Cove Brook Greenway is a leisure facility that runs along the brook; it was provided in the 1990s by Rushmoor Borough Council as an environmental initiative in partnership with the Environment Agency, and Hampshire and Isle of Wight Wildlife Trust. In the mid-1990s, much of the upstream section of the brook was little more than a concrete channel. The Environment Agency carried out a programme of works to re-create a more natural waterway, and although it runs through an urban area, it now provides a 2-mile (3.2 km) green pathway through Farnborough which is rich in wildlife. The work included the construction of paths, a footbridge across the brook, and dipping areas with safe access.
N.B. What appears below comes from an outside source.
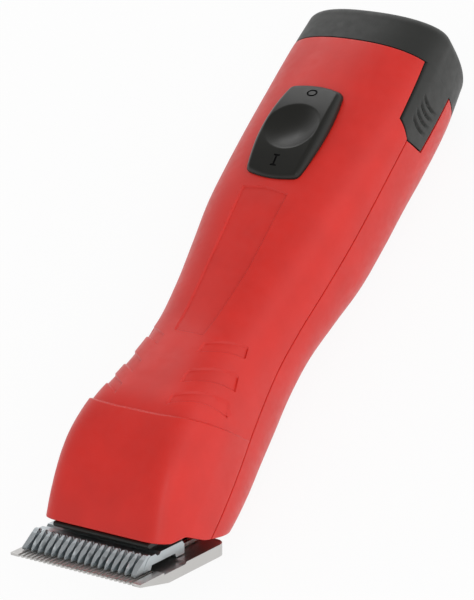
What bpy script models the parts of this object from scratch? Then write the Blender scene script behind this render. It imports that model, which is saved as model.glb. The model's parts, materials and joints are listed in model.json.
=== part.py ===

In 1996, residents formed the Cove Brook Greenway Group, a volunteer organisation which undertook further work, clearing rubbish, planting hedges and creating a nature reserve. They have also erected bat boxes and carried out surveys to monitor progress. Species that have been observed include heron, kingfisher and several sorts of fish, as well as egrets and signal crayfish.

Water Quality

The Environment Agency measure water quality of the river systems in England. Each is given an overall ecological status, which may be one of five levels: high, good, moderate, poor and bad. There are several components that are used to determine this, including biological status, which looks at the quantity and varieties of invertebrates, angiosperms and fish, and chemical status, which compares the concentrations of various chemicals against known safe concentrations. Chemical status is rated good or fail.

The water quality of the Cove Brook was as follows in 2019.

Section Ecological Status Chemical Status Overall Status Length Catchment
Cove Brook Poor Fail Poor 4.4 miles (7.1 km) 8.80 square miles (22.8 km2)

Reasons for the quality being less than good include the presence of flood protection structures, which prevent the free movement of fish and other organisms, and runoff of water from roads and contaminated land.